▸ Data provided
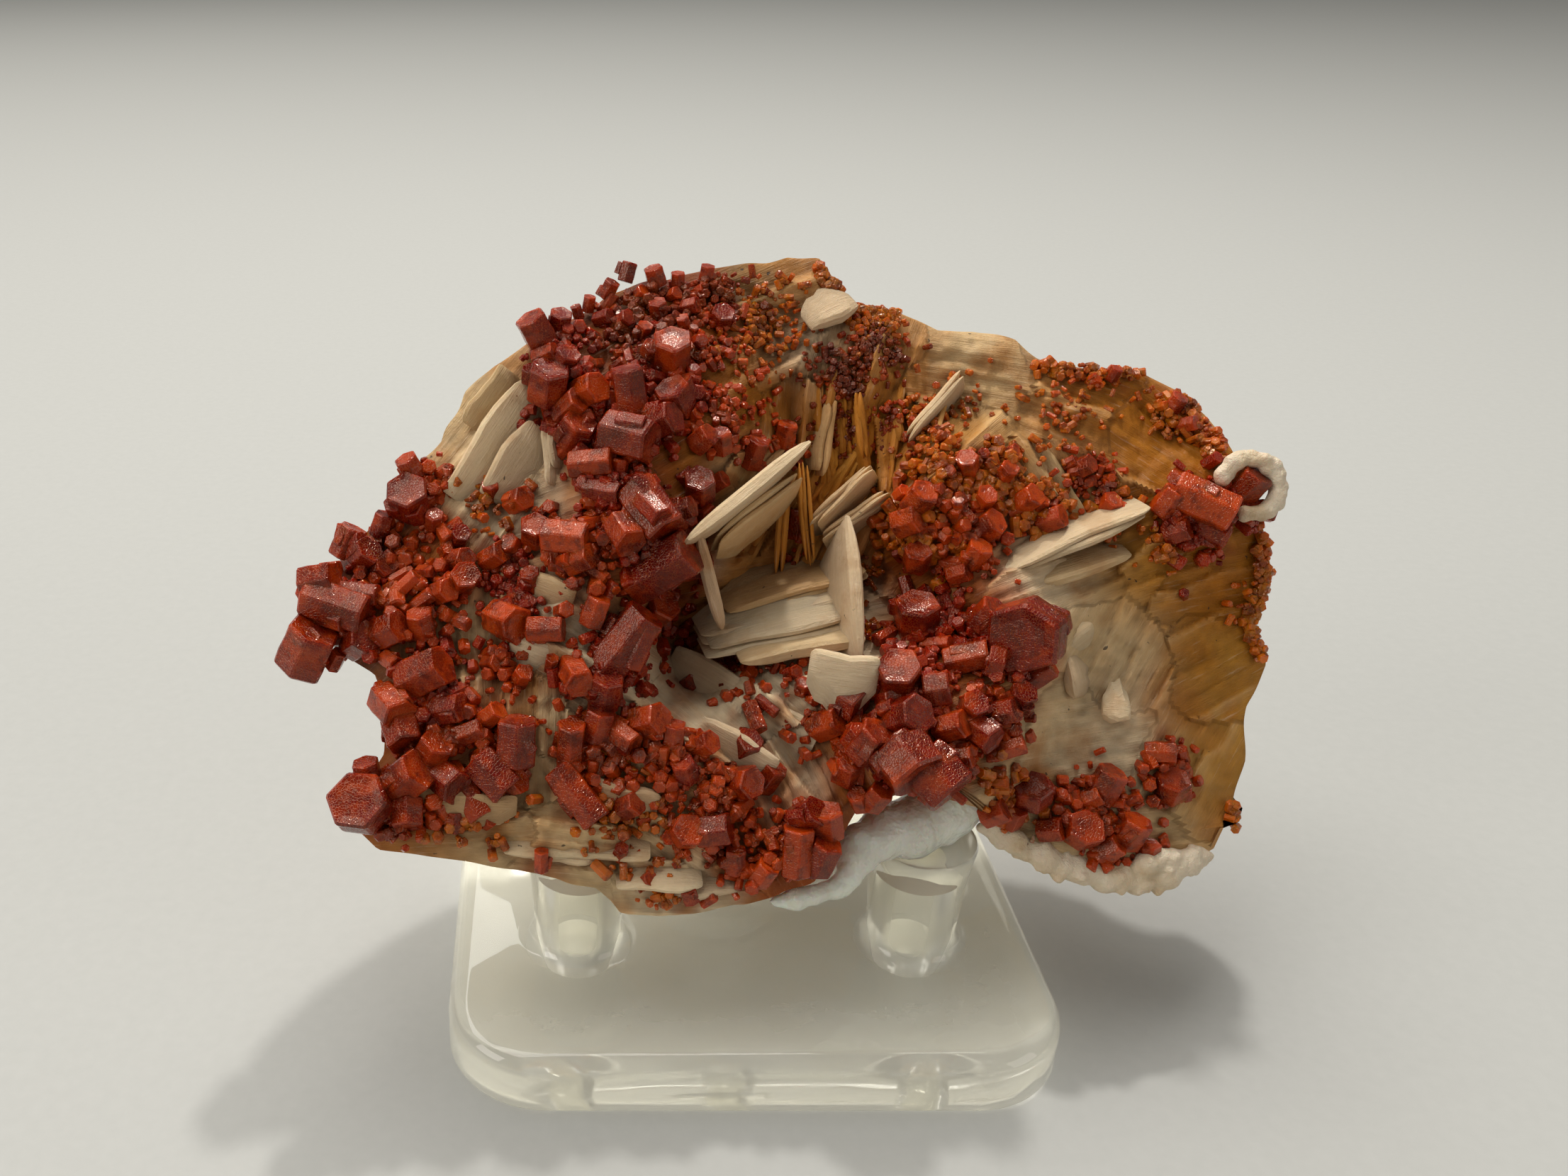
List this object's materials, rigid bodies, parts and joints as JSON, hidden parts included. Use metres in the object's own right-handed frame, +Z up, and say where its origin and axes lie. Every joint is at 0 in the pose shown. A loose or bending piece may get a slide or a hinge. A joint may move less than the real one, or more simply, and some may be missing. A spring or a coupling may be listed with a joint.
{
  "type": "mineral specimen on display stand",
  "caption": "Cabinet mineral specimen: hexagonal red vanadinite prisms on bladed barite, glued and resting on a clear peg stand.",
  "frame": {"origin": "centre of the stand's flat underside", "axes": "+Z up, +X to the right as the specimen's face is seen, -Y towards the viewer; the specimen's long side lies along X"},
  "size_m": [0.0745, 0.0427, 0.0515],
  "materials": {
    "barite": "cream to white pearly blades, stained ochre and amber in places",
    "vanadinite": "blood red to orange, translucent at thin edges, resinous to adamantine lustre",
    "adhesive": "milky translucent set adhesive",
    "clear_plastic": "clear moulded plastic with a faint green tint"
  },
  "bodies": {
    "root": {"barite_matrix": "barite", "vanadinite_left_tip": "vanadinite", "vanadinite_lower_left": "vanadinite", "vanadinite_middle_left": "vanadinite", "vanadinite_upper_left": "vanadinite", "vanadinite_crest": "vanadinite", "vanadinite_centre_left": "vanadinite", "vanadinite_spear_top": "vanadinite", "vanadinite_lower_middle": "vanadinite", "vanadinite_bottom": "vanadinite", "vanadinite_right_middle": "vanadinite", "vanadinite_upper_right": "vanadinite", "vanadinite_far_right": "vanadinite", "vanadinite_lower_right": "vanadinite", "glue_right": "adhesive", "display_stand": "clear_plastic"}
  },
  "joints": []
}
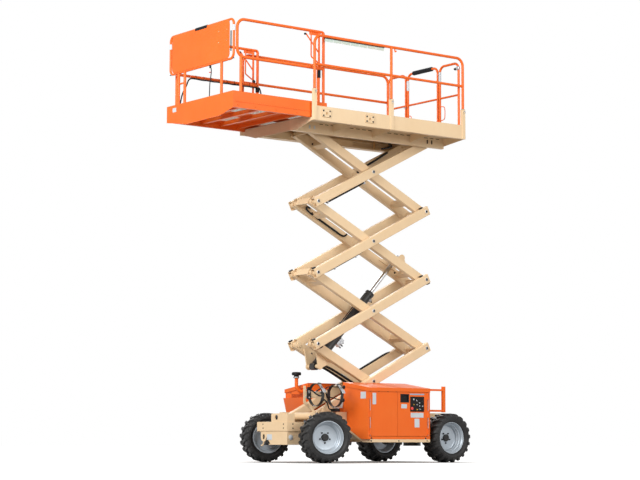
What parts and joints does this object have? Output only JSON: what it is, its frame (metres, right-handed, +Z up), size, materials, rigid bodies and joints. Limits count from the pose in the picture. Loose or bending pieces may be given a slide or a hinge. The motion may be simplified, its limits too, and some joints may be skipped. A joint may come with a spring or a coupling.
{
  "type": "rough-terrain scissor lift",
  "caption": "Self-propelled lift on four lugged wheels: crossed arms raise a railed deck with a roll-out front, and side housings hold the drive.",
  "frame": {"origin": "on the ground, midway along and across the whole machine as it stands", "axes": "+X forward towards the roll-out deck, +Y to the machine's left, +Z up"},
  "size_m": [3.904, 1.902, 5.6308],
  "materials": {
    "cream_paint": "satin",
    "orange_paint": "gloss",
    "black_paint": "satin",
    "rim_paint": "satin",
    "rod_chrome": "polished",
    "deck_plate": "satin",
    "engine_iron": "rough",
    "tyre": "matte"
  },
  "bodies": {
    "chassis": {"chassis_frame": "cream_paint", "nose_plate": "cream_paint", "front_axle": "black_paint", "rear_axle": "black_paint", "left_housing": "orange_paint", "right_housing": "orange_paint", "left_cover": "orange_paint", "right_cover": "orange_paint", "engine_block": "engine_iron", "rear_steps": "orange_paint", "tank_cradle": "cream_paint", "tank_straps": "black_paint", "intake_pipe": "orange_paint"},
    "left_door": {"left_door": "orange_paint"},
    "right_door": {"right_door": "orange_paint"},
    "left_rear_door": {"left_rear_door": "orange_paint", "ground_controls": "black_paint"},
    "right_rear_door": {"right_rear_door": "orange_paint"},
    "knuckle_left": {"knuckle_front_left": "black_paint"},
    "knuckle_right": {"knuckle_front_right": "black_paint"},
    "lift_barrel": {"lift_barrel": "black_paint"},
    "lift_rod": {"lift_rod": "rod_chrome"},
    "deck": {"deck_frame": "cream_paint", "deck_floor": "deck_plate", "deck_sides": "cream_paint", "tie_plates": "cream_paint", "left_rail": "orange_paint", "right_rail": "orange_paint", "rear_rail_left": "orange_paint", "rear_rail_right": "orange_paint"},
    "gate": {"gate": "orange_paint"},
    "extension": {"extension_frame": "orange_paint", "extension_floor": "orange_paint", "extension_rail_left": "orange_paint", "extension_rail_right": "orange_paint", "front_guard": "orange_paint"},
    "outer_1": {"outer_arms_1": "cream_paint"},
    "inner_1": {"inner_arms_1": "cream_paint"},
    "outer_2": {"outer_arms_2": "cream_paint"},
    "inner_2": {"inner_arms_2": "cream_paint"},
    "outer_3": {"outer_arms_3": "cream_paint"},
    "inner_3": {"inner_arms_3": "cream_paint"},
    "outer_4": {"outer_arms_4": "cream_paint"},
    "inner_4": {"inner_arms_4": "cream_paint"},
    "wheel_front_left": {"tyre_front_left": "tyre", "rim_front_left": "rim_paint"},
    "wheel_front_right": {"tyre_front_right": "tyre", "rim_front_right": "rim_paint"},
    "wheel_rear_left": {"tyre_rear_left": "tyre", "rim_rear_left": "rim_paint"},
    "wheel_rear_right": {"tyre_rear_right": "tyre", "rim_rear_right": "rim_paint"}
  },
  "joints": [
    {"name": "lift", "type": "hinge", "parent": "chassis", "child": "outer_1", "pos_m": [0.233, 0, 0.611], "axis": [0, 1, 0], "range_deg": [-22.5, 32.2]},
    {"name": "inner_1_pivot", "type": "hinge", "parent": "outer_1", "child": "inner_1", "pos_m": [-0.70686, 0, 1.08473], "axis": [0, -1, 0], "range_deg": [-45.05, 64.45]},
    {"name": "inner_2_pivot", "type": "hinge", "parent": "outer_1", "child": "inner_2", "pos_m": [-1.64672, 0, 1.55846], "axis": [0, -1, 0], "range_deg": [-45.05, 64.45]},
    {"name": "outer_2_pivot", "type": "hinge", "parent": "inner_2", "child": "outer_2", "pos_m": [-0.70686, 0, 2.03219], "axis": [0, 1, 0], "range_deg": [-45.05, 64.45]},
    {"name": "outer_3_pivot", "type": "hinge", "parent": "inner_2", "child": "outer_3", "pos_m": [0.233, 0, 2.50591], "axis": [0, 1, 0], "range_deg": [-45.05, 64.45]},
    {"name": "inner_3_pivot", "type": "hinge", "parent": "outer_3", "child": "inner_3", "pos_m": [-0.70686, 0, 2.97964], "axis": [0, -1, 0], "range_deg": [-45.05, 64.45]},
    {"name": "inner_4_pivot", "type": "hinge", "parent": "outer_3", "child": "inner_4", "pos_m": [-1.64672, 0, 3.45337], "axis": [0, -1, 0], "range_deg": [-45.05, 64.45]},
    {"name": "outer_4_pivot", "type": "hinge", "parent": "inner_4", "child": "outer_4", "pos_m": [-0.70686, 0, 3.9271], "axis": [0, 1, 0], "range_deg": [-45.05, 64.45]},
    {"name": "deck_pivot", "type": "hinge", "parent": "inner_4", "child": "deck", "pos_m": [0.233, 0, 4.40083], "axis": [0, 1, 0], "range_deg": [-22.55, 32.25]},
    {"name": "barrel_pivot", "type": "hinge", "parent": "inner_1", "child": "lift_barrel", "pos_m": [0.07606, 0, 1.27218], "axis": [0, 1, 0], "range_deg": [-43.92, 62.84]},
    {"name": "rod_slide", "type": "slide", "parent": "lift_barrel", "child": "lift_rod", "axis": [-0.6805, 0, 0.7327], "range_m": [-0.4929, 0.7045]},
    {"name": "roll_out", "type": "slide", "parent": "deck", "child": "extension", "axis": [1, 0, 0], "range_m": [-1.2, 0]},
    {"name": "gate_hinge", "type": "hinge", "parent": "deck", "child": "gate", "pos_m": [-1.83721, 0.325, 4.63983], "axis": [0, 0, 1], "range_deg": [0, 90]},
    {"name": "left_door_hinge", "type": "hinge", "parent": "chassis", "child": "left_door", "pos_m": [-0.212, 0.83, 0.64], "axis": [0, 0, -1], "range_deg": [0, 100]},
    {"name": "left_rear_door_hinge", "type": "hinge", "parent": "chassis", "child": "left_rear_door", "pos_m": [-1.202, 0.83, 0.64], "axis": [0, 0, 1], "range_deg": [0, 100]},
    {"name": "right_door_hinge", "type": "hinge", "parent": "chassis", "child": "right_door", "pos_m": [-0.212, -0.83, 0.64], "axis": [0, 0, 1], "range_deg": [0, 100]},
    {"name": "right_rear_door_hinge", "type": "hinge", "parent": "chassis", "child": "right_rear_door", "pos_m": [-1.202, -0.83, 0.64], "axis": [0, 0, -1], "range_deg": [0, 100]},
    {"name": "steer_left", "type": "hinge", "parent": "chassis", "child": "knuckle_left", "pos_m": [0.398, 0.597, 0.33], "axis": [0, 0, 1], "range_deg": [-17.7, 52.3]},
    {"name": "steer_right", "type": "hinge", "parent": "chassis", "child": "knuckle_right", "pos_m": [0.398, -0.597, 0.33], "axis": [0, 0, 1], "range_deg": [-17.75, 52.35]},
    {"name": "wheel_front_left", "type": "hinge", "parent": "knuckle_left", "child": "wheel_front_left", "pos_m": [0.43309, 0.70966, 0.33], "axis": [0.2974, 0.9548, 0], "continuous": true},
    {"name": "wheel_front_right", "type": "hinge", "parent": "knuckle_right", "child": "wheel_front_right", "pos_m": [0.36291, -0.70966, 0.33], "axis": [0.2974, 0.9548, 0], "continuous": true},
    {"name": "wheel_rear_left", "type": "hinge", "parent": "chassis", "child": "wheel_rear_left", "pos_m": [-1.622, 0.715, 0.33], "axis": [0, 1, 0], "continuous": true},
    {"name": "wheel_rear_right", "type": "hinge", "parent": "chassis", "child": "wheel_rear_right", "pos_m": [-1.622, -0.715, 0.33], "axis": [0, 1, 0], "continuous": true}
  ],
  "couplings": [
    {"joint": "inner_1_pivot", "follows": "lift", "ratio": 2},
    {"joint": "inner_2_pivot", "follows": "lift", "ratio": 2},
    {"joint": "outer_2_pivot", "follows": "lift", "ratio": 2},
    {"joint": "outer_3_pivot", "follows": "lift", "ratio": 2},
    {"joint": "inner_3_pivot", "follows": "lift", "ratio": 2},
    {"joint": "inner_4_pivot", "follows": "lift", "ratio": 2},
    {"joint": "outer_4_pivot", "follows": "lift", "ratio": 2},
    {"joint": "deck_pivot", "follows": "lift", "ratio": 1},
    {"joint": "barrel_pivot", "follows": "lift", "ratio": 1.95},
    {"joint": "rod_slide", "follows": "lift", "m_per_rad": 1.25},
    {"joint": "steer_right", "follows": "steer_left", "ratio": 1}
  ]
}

▸ Stated goal
Where a line above contains the word "pose", copy that line.

▸ Full answer
List this object's materials, rigid bodies, parts and joints as JSON, hidden parts included. Use metres in the object's own right-handed frame, +Z up, and say where its origin and axes lie. Every joint is at 0 in the pose shown. A loose or bending piece may get a slide or a hinge. A joint may move less than the real one, or more simply, and some may be missing. A spring or a coupling may be listed with a joint.
What parts and joints does this object have? Output only JSON: what it is, its frame (metres, right-handed, +Z up), size, materials, rigid bodies and joints. Limits count from the pose in the picture. Loose or bending pieces may be given a slide or a hinge. The motion may be simplified, its limits too, and some joints may be skipped. A joint may come with a spring or a coupling.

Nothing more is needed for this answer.